Skip to content

Normattiva Pipeline

This page documents the current operational behavior of the Normattiva download and ingest flow.

Entry Points

Operational Truth (Current)

  • M (richiestaExport="M", multivigente) is reliable for automation and regular synchronization.
  • Bulk historical windows for V/O are best-effort and frequently return empty archives in async export flows.
  • Per-act codiceRedazionale exports for V/O can produce meaningful results and are currently the practical strategy for targeted historical backfill.

What We Are Doing Now

  • Run continuous/regular syncs with multivigente (M) as the default strategy.
  • Persist inventory and ingest state in manifest DBs to support incremental operation and reproducible backfill intent.
  • Treat broad V/O async windows as opportunistic (non-blocking) inputs, not core guarantees.
  • Use targeted backfill techniques where explicit act identities are known.

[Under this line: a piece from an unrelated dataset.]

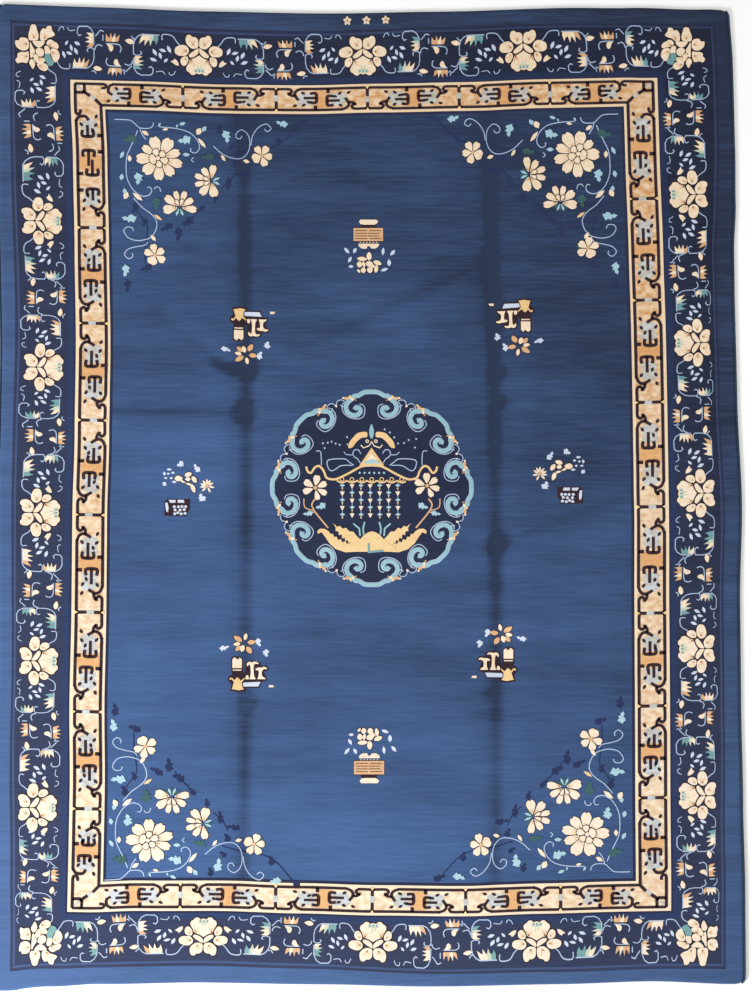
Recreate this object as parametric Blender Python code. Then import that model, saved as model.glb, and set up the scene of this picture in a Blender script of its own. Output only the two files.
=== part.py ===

What Is Intentionally Not Guaranteed

  • Full bulk historical coverage from async V/O windows.
  • Exhaustive automatic discovery of all codiceRedazionale values.
  • API behavior stability for historical bulk exports beyond observed M reliability.

Practical Contributor Guidance

  • If implementing automation, optimize for M first.
  • If historical V/O coverage is required, design per-act workflows with explicit IDs and retry/reporting controls.
  • Keep docs and CLI help explicit about the distinction between reliable and best-effort modes.

Refactor TODO (Proposed)

  • Introduce downloader strategy selection in backend/src/law_graph/pipelines/normattiva/download/runner.py so ItalyDownloader is not hard-wired and future sources/profiles can be configured without structural duplication.
  • Narrowed ingest persistence surface by moving parse/finalize row-shape assembly behind IngestManifestDbStore runner-facing intent methods and reducing direct row-contract construction in ingest orchestration.
  • Externalize Normattiva client defaults (base URL, origin, referer, retry tuning) into environment/config wiring so deployments can override network behavior without code edits; keep sane defaults in code.